I had arranged to meet in a tiny shop which boasted the most decadent cakes I have ever seen assembled in one location. I walked in to see my date smiling back at me. We had joked about her wearing a wedding dress on the date. Instead she was wearing a tight vest top with a rather risqué neckline, tight slinky jeans, cream heels and a rather cheeky grin.
I don’t normally notice shoes… maybe I am catching the gays from Toast?
Armed with red velvet cake and coffee, which I bought in penance for being late, we pulled up a couple of stools to the breakfast bar and started chatting. This is the first time I can remember meeting for a first date and not immediately furnishing ourselves with alcohol. There’s something very reassuring about a refreshing gin or full-bodied ale and maybe I haven’t realised quite how much I have come to rely on it to calm the nerves on a date.
I’ll admit it, I was nervous.
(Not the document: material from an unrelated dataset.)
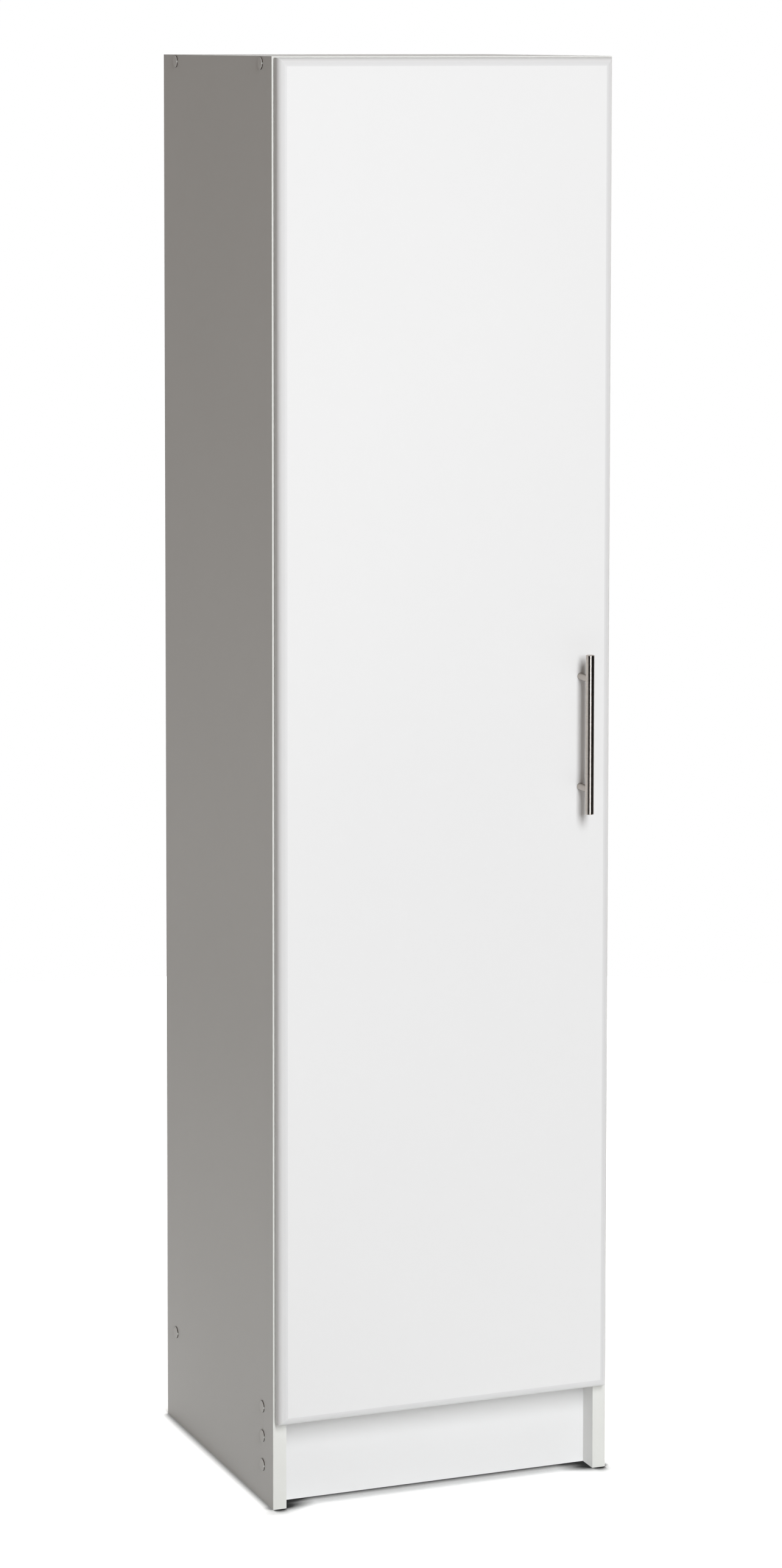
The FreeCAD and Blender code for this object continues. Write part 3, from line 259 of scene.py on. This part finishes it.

I’v been on so many dates over the last year that I’m almost NEVER nervous anymore, and certainly not an hour into the date. She seemed a little nervous too and we were both a little hyper, although in retrospect perhaps that was the massive sugar rush from the ENORMOUS slice of cake.
She works in IT (which is the LAST thing I would have guessed) but was quite dismissive of it, however I’ll still call the the IT Girl because it sounds quite pleasing. We actually barely talked about grown up things at all and quickly settled into a slightly silly and irreverent banter.
Leaving the cake shop for Chinatown we stopped to enjoy some of the partying and watch the Lion dances for Chinese New Year. the IT Girl is a little, well, ‘little’ so I found her a good step so she could see what was happening. Managing to avoid buying a ridiculously tacky ‘Alladdin’s’ style lamp we finally got to a pub and started putting booze in our faces.
The conversation got even sillier very quickly and Vegas weddings, sex with horses and doing bad things to children were all mentioned. I fancied her before we started drinking and only fancied her more as we carried on. I sent Toast a text saying “Marriage percentage 60%”. I mention this because he then posted it all over Twitter and I was mocked for my recent run of enthusiastically high M% that go into exponential decay with each date.
Despite living in London, I don’t really know my way around the streets and drinking holes yet. Thankfully the IT girl did. We moved from cozy pub to painfully classy cocktail bar (where I was glad I had put my nice shoes on) to a cheap and cheerful dive of a pub.
Mid chat about her family I dropped a clanger that made me go bright red. I meant to say something throwaway about ‘if I met her parents’ but what actually came out was “when I meet your parents”. With sudden horror I realised my mistake and I was suddenly rather flustered and backtracking rapidly. Thankfully she didn’t make a girl-shaped hole in the wall and laughed it off instead. *phew!*
I rather wanted to kiss her from about halfway through the date but wasn’t confident it would be reciprocated. I got my chance on the walk to Trafalgar Square. She stepped into a sheltered spot out of the wind and backed up against the wall to spark a sneaky fag. Something about the conversation made a perfect excuse to step in close. I don’t remember what that thing was because we we then rather distracted by the kissing. It wasn’t quite as cheeky a moment as obeying the little purple love imp when he tells you to kiss but it was pretty perfect apart from that.
…or it would have been if we hadn’t stepped apart and noticed the puddle of piss that had been next to us the whole time.
We were sat in Trafalgar square about 10pm waiting for the firework show that had clearly already been and gone when she got a text from the friend she was due to be staying with. She lives outside the opposite edge of London so it would have been a nightmare to get home. Her friend said that he was going to bed. IT Girl weighed up the options between going there or attempting to trek all the way back home.
I had told Toast that there was NO WAY I would be bringing anyone home as my room was in an utterly shameful state. This is a bit like the boy equivalent of not shaving your legs. Feeling slightly prompted I tentatively offered that she could stay at mine if she preferred. Pants on though, as I’m not that kind of boy. I did offer the spare room but she gave me the raised eyebrow implying ‘yeah, like THAT’s going to happen’.
I had forgotten to let Toast know that I was bringing a guest back until a few minutes before I arrived so really hoped that I didn’t find him and the consultant ‘holding hands’ in the living room. The plan of ‘no hijinks’ plan didn’t quite work out, even with the messy room.
Despite everyone’s jibes I am going to stick to my original M%. Yes, it is enthusiastic but there’s no harm in a high M%, as long as I take it slowly and calmly.
…and for those of you now scoffing at me, it’s not very becoming. :p
- Good shoes are a must for first dates.
- Being late because you are writing up last night’s adventures is costly and stressful. Don’t do it.
- Don’t send Toast marriage percentages, he will use it against you.
- Dropping clangers that makes it look like you had already planned the honeymoon is embarrassing and should be avoided at all costs.
- French Martinis are not as delicious as raspberry Martinis.
- The tidiness of my room seems to be inversely proportional to the likelihood of me bringing home a guest.
- Look for puddles of wee before you kiss.